Travel in Colorado and the Rockes

Travel in Colorado and the Rockes
Visit Beautiful Colorado Any Time of Year

Monday, January 25, 2016

MAKING THE BEST OF A BAD DESTINATION



MAKING THE BEST OF A BAD DESTINATION


Colorado Vacation


Some places turn out to be a mistake.  Your best friend may have loved it, but it just doesn't work for your family.  Despite the amount of helpful travel information, no family can really know whether they'll like a place until they go there.  Most will turn out to be wonderful.  A few won't.  One of the reasons is that nearly all travel material is oriented to either the tourist who wants to know where to shop, where to dine and how to take a tour, or to the backpacking college crowds who are looking for action hiking  and where the action is.  Family adventuring lies somewhere in the middle between tourist hot-spots and singles hand-outs.  As travel material rarely deals with adventuring families (a deficiency we're presently working on), much of where you choose to go will be guesswork.

Hiking in Vail
 
If you have arrived somewhere, given it a chance to grow on you and finally realized you've made a mistake, what can you do?

Look at the funny side of the situation-nearly every bad moment in adventure travel has its humorous side.  It's like taking your children to the Ice Capades.  You can dread the whole experience and have a miserable time or you can laugh yourself silly.  Children will simply follow your lead.

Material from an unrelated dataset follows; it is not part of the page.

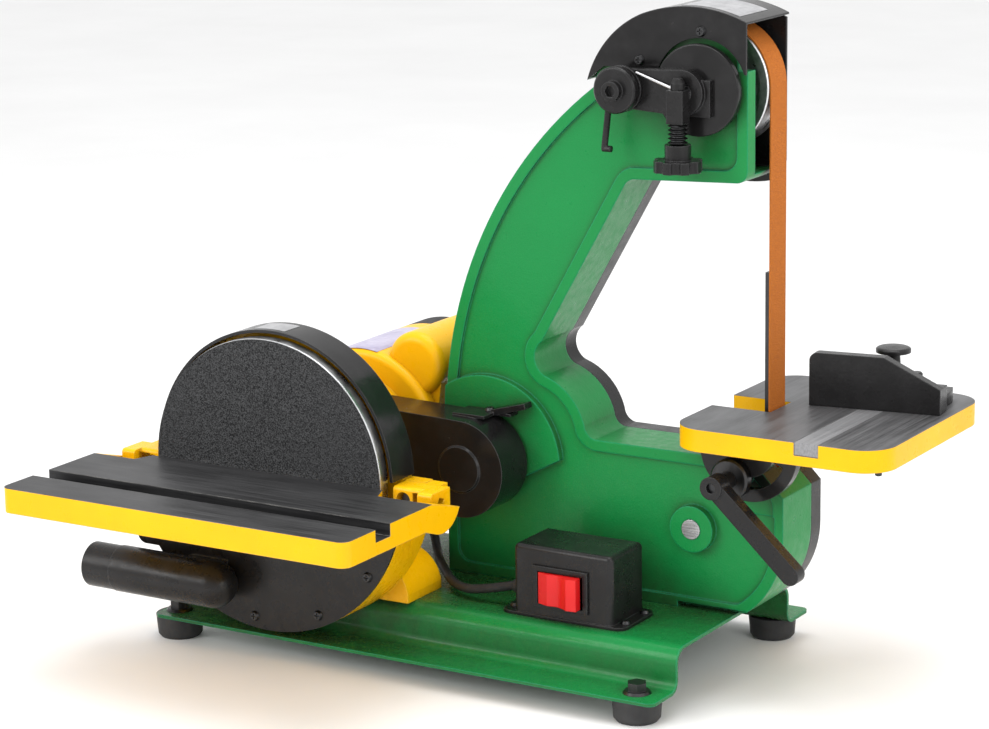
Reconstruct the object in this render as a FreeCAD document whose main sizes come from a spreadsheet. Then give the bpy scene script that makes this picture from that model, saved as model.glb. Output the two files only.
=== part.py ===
import FreeCAD, Part
import math
import os

import Sketcher
from FreeCAD import Placement, Rotation, Vector

# Bench belt and disc sander, in millimetres.
# +X runs along the machine towards the belt table, +Y runs away from the operator, +Z is up.
# The origin lies on the bench under the middle of the machine.

DOC = FreeCAD.newDocument("BeltDiscSander")
SHEET = DOC.addObject("Spreadsheet::Sheet", "Sizes")

DIMENSIONS = {
    # base plate: a folded sheet with a lip in front and behind
    "base_left": -271.3, "base_right": 169.0, "deck_top": 50.5, "sheet": 2.5,
    "front_wall": -33.8, "rear_wall": 148.5, "lip_width": 36.2, "lip_top": 20.0,
    "deck_bend": 12.0, "lip_bend": 7.0, "lip_corner": 6.0,
    # feet and frame bolts
    "foot_tall": 17.5, "foot_top_radius": 18.5, "foot_low_radius": 17.2, "foot_edge": 2.5,
    "foot_left": -260.0, "foot_right": 146.5, "foot_front": -51.5, "foot_rear": 166.2,
    "bolt_radius": 4.0, "bolt_hole": 4.2, "bolt_flange": 10.5, "bolt_flange_thick": 2.0,
    "bolt_hex": 7.5, "bolt_head": 6.0, "bolt_long": 13.0, "nut_pocket": 9.0, "nut_pocket_deep": 7.0,
    # arm casting
    "arm_front": 55.7, "arm_back": 102.7, "arm_wall": 5.0, "arm_face": 6.0, "arm_rim": 8.5,
    "arm_recess": 2.4, "panel_corner": 11.0, "arm_left": -78.0, "arm_bend_z": 170.0, "arm_curve": 333.0,
    "arm_shoulder_x": 54.1, "arm_shoulder_z": 435.6, "arm_crown_x": 98.0, "arm_crown_z": 488.0,
    "arm_crown_left": 75.0, "arm_crown_right": 108.8, "arm_head_right": 179.4,
    "arm_head_top": 486.0, "arm_head_low": 382.0, "head_corner": 9.0, "throat_roof": 373.5,
    "throat_roof_x": 86.0, "throat_top_x": 79.4, "throat_top_z": 365.2, "throat_low_x": 7.6,
    "throat_low_z": 241.0, "throat_curve_x": 9.6, "throat_curve_z": 214.6, "throat_low_curve": 15.5,
    "throat_bulge_x": 43.6, "throat_bulge_z": 180.0, "throat_bulge": 50.0,
    "throat_floor": 170.0, "throat_floor_x": 53.0, "throat_fillet": 11.0,
    "bevel_x": 184.0, "bevel_z": 145.0, "arm_right": 209.0, "arm_right_z": 113.0,
    "arm_toe_x": 174.4, "arm_toe_curve": 73.7,
    # belt wheels, the abrasive belt and its platen
    "wheel_x": 135.7, "upper_z": 438.5, "lower_z": 113.0, "drive_x": -40.0, "drive_z": 146.0,
    "wheel_radius": 47.0, "drive_radius": 28.0, "wheel_near": 81.8, "wheel_wide": 27.2,
    "wheel_hub": 21.0, "wheel_web": 7.0, "wheel_rim": 6.5, "belt_gap": 0.3, "belt_thick": 1.0,
    "belt_near": 83.6, "belt_wide": 25.4, "platen_top": 304.5, "platen_low": 178.0,
    "platen_thick": 3.0, "platen_wide": 24.0, "bracket_thick": 4.8, "bracket_wide": 21.0,
    # bearings and shafts
    "bearing_outer": 17.5, "bearing_bore": 7.5, "bearing_wide": 11.0, "running_gap": 0.05,
    "race_inner": 10.4, "race_outer": 14.6, "race_deep": 1.0,
    # head: hub plate, tension arm, tracking screw
    "pivot_x": 87.5, "pivot_z": 439.0, "hub_plate_x": 143.5, "hub_plate_z": 439.8,
    "hub_plate_radius": 33.2, "hub_plate_front": 46.0, "hub_plate_back": 51.8,
    "tension_front": 38.0, "tension_end": 14.0, "hub_boss": 16.5, "spool_radius": 17.0,
    "tracking_y": 32.5, "star_radius": 17.5, "star_low": 383.0, "star_tall": 8.5,
    "knob_neck": 9.5, "knob_neck_tall": 11.0, "track_spring_tall": 15.0, "track_block_low": 417.5,
    "track_block_top": 441.5, "track_screw": 3.0, "lever_rod": 2.4,
    # top guard
    "guard_front": 52.7, "guard_back": 121.0, "guard_sheet": 1.5, "guard_left": 50.5,
    "guard_left_z": 441.0, "guard_crown_x": 96.0, "guard_crown_z": 491.6, "guard_crown_left": 78.0,
    "guard_crown_right": 112.3, "guard_right": 179.5, "guard_right_z": 489.2, "guard_low": 452.0,
    "guard_cutout": 36.6,
    # rear cover
    "cover_front": 102.9, "cover_back": 118.9, "cover_sheet": 1.8,
    # disc, its housing, guard ring and lower cover
    "disc_x": -157.1, "disc_z": 149.4, "disc_radius": 101.6, "disc_front": -72.0,
    "disc_thick": 10.0, "disc_web": 5.0, "grit_radius": 101.2, "grit_thick": 0.8,
    "ring_radius": 106.8, "ring_wall": 2.4, "ring_front": -63.6, "housing_back_face": -34.0,
    "housing_front_face": -46.0, "housing_radius": 123.0, "housing_wall": 4.5,
    "band_front": -74.5, "band_top": 121.0, "dust_front": -77.1, "dust_top": 119.0,
    "dust_sheet": 2.5, "ledge_left": -278.0, "ledge_low": 79.0, "ledge_right": -246.0,
    "port_y": -95.3, "port_z": 62.4, "port_radius": 18.0, "port_wall": 2.2, "port_left": -306.5,
    "port_round_x": -193.0, "spigot_radius": 17.4, "spigot_long": 26.0,
    "pedestal_back": 12.0, "pedestal_reach": 99.2, "pedestal_step": 6.5,
    "pedestal_knee_x": 81.0, "pedestal_knee_z": 80.0, "pedestal_waist_x": 60.0,
    "pedestal_waist_z": 96.0, "pedestal_knee_curve": 30.0, "bearing_boss": 50.0,
    # belt drive and its guard
    "drive_guard_radius": 37.5, "drive_guard_front": 12.0, "drive_guard_back": 49.0,
    "pulley_near": 22.0, "pulley_wide": 18.0, "motor_pulley": 27.0, "driven_pulley": 29.2,
    "vee_deep": 7.0, "vee_belt_wide": 10.0, "vee_belt_thick": 6.0, "drive_boss": 64.0,
    "drive_boss_front": 52.2,
    # motor
    "motor_radius": 68.0, "motor_front": 57.0, "motor_rear": 158.0, "motor_end": 202.0,
    "motor_wall": 4.0, "motor_flange": 48.0, "stator_radius": 61.5, "stator_bore": 39.5,
    "rotor_radius": 38.8, "stack_front": 80.0, "stack_back": 144.0, "fan_radius": 52.0,
    "capacitor_x": -112.0, "capacitor_z": 208.0, "capacitor_radius": 25.5,
    "capacitor_front": 62.0, "capacitor_back": 158.0, "stay_radius": 31.8,
    # switch box
    "box_left": 24.0, "box_right": 107.0, "box_front": -17.0, "box_back": 32.0, "box_top": 105.0,
    "box_wall": 2.5, "box_foot_left": 12.7, "box_foot_right": 117.0, "bezel_left": 41.0,
    "bezel_right": 87.5, "bezel_low": 59.0, "bezel_top": 91.0, "bezel_proud": 2.0,
    "rocker_left": 46.5, "rocker_right": 81.6, "rocker_low": 62.5, "rocker_top": 86.5,
    # motor cable
    "cable_radius": 3.5, "gland_radius": 6.5, "gland_long": 9.0, "gland_out": 49.3, "gland_down": 59.3,
    "gland_inset": 7.0, "box_gland_y": 0.0, "box_gland_up": 16.0,
    # belt table, its trunnion and clamp
    "table_left": 138.6, "table_right": 306.5, "table_near": 10.3, "table_far": 195.5,
    "table_top": 201.7, "table_thick": 16.7, "table_corner": 25.0, "notch_near": 80.0,
    "notch_far": 115.2, "notch_right": 186.5, "mitre_left": 239.1, "mitre_wide": 18.8,
    "mitre_deep": 9.5, "tilt_x": 188.4, "tilt_z": 183.0, "trunnion_radius": 39.0,
    "trunnion_front": 40.0, "trunnion_thick": 8.0, "arc_slot_inner": 20.4, "arc_slot_outer": 29.6,
    "arc_slot_start": 229.0, "arc_slot_end": 340.0, "clamp_radius": 25.0, "clamp_angle": 241.5,
    "clamp_washer": 15.0, "lever_near": 4.0, "lever_far": 18.0, "lever_reach": 84.0,
    "lever_angle": 42.6, "lever_hub": 8.5, "lever_tip": 7.0,
    # mitre gauge
    "bar_wide": 18.6, "bar_thick": 9.2, "head_turn": 8.5, "head_pivot_y": 158.0,
    "head_face_y": 119.5, "head_left": 195.7, "head_right": 294.5, "head_slope_x": 252.0,
    "head_tall": 40.0, "head_low_tall": 19.0, "head_thick": 9.0, "protractor": 44.0,
    "mitre_knob": 13.0,
    # disc table and its trunnions
    "disc_table_left": -306.5, "disc_table_right": 0.6, "disc_table_near": -202.0,
    "disc_table_far": -90.2, "disc_table_edge": -74.8, "disc_table_top": 149.6,
    "disc_table_thick": 19.0, "disc_table_corner": 8.0, "edge_left": -262.0, "edge_right": -52.0,
    "disc_slot_near": -163.9, "disc_slot_wide": 18.8, "disc_slot_deep": 9.5,
    "ear_thick": 11.4, "ear_radius": 25.5, "ear_slope": 25.0, "disc_tilt_y": -76.0, "stud_ring": 19.0,
    "stud_angle": 72.0, "stud_radius": 3.0, "lock_head": 5.4, "bracket_plate": 12.0,
    "bracket_left": 20.0, "bracket_right": 26.0, "bracket_bolt_in": 8.7,
}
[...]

If you see the funny side, they will, too.

Find something fun and adventurous to do.  There's always something adventurous you can do, even in the most unlikely circumstances.  Try exploring the surrounding area.  Few tourists venture beyond the town or city limits.  We did some of our best hiking in Colorado  outside a village that seemed to be largely under construction, populated by unfriendly entrepreneurs and filled with young tourists ready to party.  Another time we found ourselves stranded on an island in a town that turned out to be quite dreary and not at all what we were looking for.  We rented two derelict one-speed bicycles for a dollar apiece, sat each child on a backrack and biked all over the island.  The whole experience was a wild adventure, culminating in a flat tire on a remote road and a hitched ride in the back of a pick-up.  This is the stuff that adventuring is made of, those memorable happenings when you least expect them.

horseback riding Colorado

Know when to leave. Don't be afraid to leave somewhere you don't like, even at the risk of losing money.  It's better to forfeit a few hundred dollars than the whole trip.  Being able to make your own decisions and change plans when you want to is one of the advantages of adventure travel.  There's nothing locking you into a certain place or situation except your own actions.

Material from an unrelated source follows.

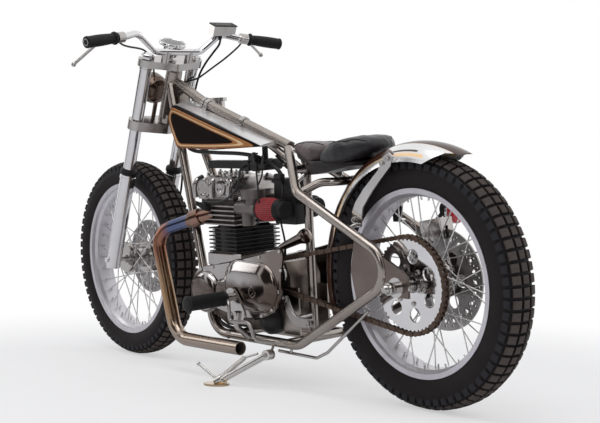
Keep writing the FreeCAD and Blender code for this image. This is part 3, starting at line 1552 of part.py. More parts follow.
def buildStand():
    pivot, foot, axis = standAxis()
    leg = rod(pivot, foot, z.stand_leg_radius)
    eye = rod(pivot - axis * (z.stand_eye_width / 2), pivot + axis * (z.stand_eye_width / 2),
        z.stand_eye_radius)
    upright = lean * foot
    disc = rod(vec(upright.x, upright.y, upright.z - z.stand_foot_thickness),
        vec(upright.x, upright.y, upright.z), z.stand_foot_radius)
    disc.Placement = lean.inverse() * disc.Placement
    ground = block(vec(0, -z.wheelbase, -z.wheelbase),
        vec(z.wheelbase, z.wheelbase, upright.z - z.stand_foot_thickness))
    ground.Placement = lean.inverse() * ground.Placement
    pinHole = rod(pivot - axis * z.stand_eye_width, pivot + axis * z.stand_eye_width,
        z.stand_pin_radius + z.axle_gap)
    tangStart, tangEnd = bikeRoute(tangShares)
    spring = bikeRoute(springShares)
    socket = rod(foot, foot + (pivot - foot).normalize() * z.stand_socket_height, z.stand_socket_radius)
    extras = [socket, rod(tangStart, tangEnd, z.stand_tang_radius),
        Part.makeSphere(z.stand_knob_radius, tangEnd),
              rod(spring[0], spring[1], z.stand_spring_radius), rod(spring[1], spring[2],
              z.stand_tang_radius)]
    stand = fused(leg, eye, disc, *extras).cut(ground).cut(pinHole)
    place(solidPiece("side_stand", stand), lean)
    # The bracket on the lower rail with the pin that the stand turns on.
    inner = pivot - axis * (z.stand_eye_width / 2 + z.axle_gap)
    plateEnd = inner - axis * z.plate_thickness
    plate = rod(inner, plateEnd, z.stand_eye_radius)
    rail = vec(pivot.x, bikeRoute(loopShares)[2].y, bikeRoute(loopShares)[2].z)
    pin = rod(plateEnd, pivot + axis * (z.stand_eye_width / 2 + z.stand_pin_overhang), z.stand_pin_radius)
    arm = rod(plateEnd + axis * (z.plate_thickness / 2), rail, z.plate_thickness / 2)
    place(solidPiece("stand_bracket", fused(plate, pin, arm).cut(loops)), lean)


buildStand()

# The whole machine is moved so that its origin lies under the middle of its box, on the ground.
doc.recompute()
box = FreeCAD.BoundBox()
for piece in nodes:
    box.add(piece.Shape.optimalBoundingBox(False, False))
shift = FreeCAD.Placement(vec(-box.Center.x, -box.Center.y, -box.ZMin), FreeCAD.Rotation())
for piece in nodes:
    piece.Placement = shift * piece.Placement
doc.recompute()

for thing in doc.Objects:
    if "Invalid" in thing.State or "Error" in thing.State:
        raise RuntimeError(thing.Label + " failed: " + str(thing.State))
for piece in nodes:
    if piece.Shape.isNull() or not piece.Shape.isValid() or not piece.Shape.Solids:
        raise RuntimeError(piece.Label + " has no valid shape")
for piece in nodes:
    piece.Shape.exportStep(f"parts/{piece.Label}.step")
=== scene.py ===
import bmesh
import bpy
import json
from math import acos, atan2, cos, hypot, pi, radians, sin, tau
from mathutils import Matrix, Vector, noise


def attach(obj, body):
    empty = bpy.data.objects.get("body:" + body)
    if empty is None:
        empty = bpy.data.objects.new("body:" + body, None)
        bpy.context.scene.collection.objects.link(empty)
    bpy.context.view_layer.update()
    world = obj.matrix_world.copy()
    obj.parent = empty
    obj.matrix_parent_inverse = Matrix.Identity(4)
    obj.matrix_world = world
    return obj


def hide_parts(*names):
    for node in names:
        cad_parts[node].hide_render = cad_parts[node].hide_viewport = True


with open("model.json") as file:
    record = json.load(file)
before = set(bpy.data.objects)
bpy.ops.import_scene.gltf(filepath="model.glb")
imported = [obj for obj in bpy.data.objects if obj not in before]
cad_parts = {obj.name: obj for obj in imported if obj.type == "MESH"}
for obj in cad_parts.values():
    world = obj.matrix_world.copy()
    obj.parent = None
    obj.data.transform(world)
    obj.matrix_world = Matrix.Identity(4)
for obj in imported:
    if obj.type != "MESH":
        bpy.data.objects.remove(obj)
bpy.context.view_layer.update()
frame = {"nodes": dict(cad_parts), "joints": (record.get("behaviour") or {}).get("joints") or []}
cadNodes = frame["nodes"]
joints = {joint["name"]: joint for joint in frame["joints"]}
mm = 0.001
print("frame loaded:", len(cadNodes), "nodes")

# Frames of the machine, as in the part's source: X forward, Y left, Z up, in millimetres.
machine = {"rearRadius": 344, "frontRadius": 330, "rimRadius": 256, "lowClamp": 816}
upward, leftward, rearward = (0, 0, 1), (0, 1, 0), (-1, 0, 0)


def frameFrom(origin, ahead, across, above):
    return Matrix.Translation(origin) @ Matrix((ahead, across, above)).transposed().to_4x4()


rearSpin, frontSpin, turn = (joints[name] for name in ("rear_wheel_spin", "front_wheel_spin", "steering_turn"))
forward, rearSide = Vector((1, 0, 0)), Vector(rearSpin["axis"])
rearWheel = frameFrom(Vector(rearSpin["pos_m"]), forward, rearSide, forward.cross(rearSide))
bike = rearWheel @ Matrix.Translation((0, 0, -machine["rearRadius"] * mm))
steerUp, steerSide = Vector(turn["axis"]), Vector(frontSpin["axis"])
steerFront = steerSide.cross(steerUp)
frontWheel = frameFrom(Vector(frontSpin["pos_m"]), steerFront, steerSide, steerUp)
steer = frameFrom(Vector(turn["pos_m"]) - steerUp * machine["lowClamp"] * mm, steerFront, steerSide, steerUp)
places = {"chassis": bike, "steering": steer, "rear_wheel": rearWheel, "front_wheel": frontWheel}


# Shader nodes
class Value:
    # One socket, with the operators that a mask needs.
    def __init__(self, graph, socket):
        self.graph, self.socket = graph, socket

    def math(self, operation, *others):
        return self.graph.node("ShaderNodeMath", {"operation": operation}, (self, *others))

    def __add__(self, other):
        return self.math("ADD", other)

    def __sub__(self, other):
        return self.math("SUBTRACT", other)

    def __rsub__(self, other):
        return self.graph.node("ShaderNodeMath", {"operation": "SUBTRACT"}, (other, self))

    def __mul__(self, other):
        return self.math("MULTIPLY", other)

    def __truediv__(self, other):
        return self.math("DIVIDE", other)

    def __pow__(self, other):
        return self.math("POWER", other)

    def __abs__(self):
        return self.math("ABSOLUTE")

    __radd__ = __add__
    __rmul__ = __mul__

    def fraction(self):
        return self.math("FRACT")

    def least(self, other):
        return self.math("MINIMUM", other)

    def most(self, other):
        return self.math("MAXIMUM", other)

    def angleFrom(self, other):
        return self.math("ARCTAN2", other)

    def turnsFrom(self, other):
        return self.angleFrom(other) / tau + 0.5

    def step(self, low, high):
        # 0 at low, 1 at high, smooth between; low may be the larger one
        return self.graph.node("ShaderNodeMapRange", {"interpolation_type": "SMOOTHSTEP"},
                               {"Value": self, "From Min": low, "From Max": high})

    def band(self, start, rise, fall, end):
        return self.step(start, rise) * (1 - self.step(fall, end))

    def mix(self, first, second):
        return self.graph.node("ShaderNodeMix", {"data_type": "RGBA"}, {0: self, 6: first, 7: second}, 2)

    def tone(self, colour, dark, light):
        # One colour, clouded between two strengths.
        return self.mix(*(tuple(min(1, part * factor) for part in colour) for factor in (dark, light)))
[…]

The most drastic exit we ever performed was early in our family adventuring career, when we flew to Aspen  for a three-week trip with six-month-old Tristan and Colin.  On the advice of an acquaintance, we booked into a place that turned out to be miles from the nearest town  and store.   As the only other places to stay in the area were way out of our price range, we left Aspen  and flew back to Eagle  for a fabulous three weeks of camping. Sure, we wasted the flight money, but we didn't waste the whole trip and the lesson learned has helped us avoid similar mistakes again.